Records to use:
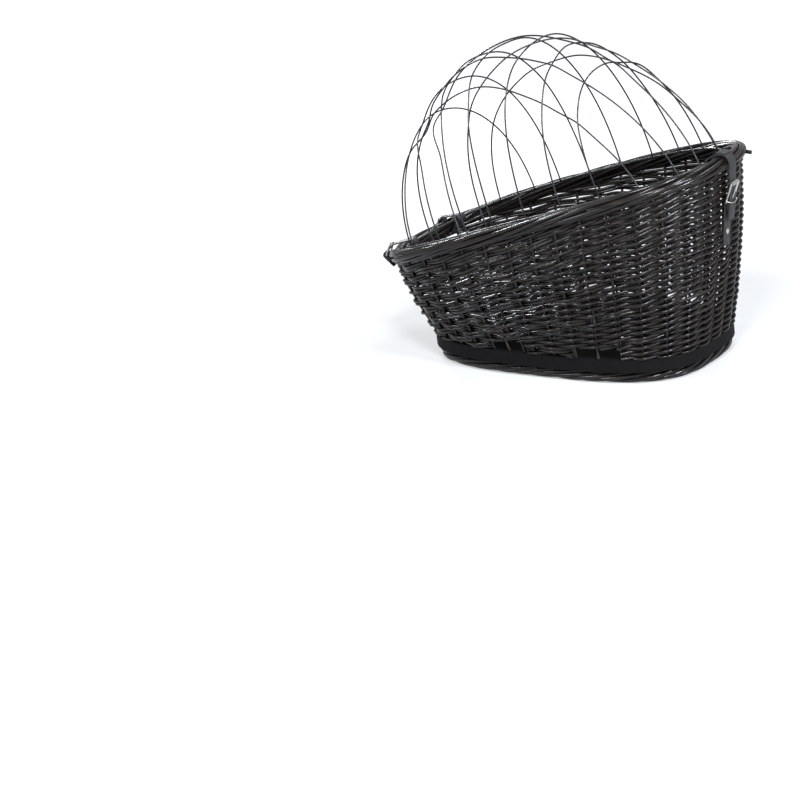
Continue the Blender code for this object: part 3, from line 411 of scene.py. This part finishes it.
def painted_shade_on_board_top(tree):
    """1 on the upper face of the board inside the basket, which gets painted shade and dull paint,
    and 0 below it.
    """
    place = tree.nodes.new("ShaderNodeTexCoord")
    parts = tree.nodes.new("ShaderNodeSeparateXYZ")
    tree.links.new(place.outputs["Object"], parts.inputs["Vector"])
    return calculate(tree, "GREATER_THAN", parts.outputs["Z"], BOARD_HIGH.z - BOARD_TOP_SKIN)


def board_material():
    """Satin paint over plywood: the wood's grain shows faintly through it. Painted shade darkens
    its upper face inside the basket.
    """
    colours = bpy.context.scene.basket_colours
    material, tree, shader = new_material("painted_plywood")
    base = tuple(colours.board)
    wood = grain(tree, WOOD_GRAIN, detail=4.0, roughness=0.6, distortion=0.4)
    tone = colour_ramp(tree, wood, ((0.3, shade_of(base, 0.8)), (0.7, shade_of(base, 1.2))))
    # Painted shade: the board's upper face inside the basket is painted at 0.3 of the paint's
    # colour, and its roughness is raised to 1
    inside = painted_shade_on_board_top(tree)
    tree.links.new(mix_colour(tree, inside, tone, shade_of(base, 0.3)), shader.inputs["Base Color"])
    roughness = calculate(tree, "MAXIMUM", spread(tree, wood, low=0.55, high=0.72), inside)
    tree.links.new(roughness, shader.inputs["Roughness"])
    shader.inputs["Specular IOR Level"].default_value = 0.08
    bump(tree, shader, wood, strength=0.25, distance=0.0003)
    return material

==

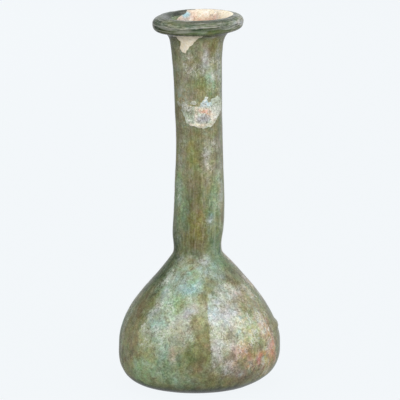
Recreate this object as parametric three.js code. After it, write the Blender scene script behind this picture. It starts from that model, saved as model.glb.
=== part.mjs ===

Objective:
Go through the data above and find the lines with the word "scene". Copy each of those lines.

Written response:
Continue the Blender code for this object: part 3, from line 411 of scene.py. This part finishes it.
    colours = bpy.context.scene.basket_colours
Recreate this object as parametric three.js code. After it, write the Blender scene script behind this picture. It starts from that model, saved as model.glb.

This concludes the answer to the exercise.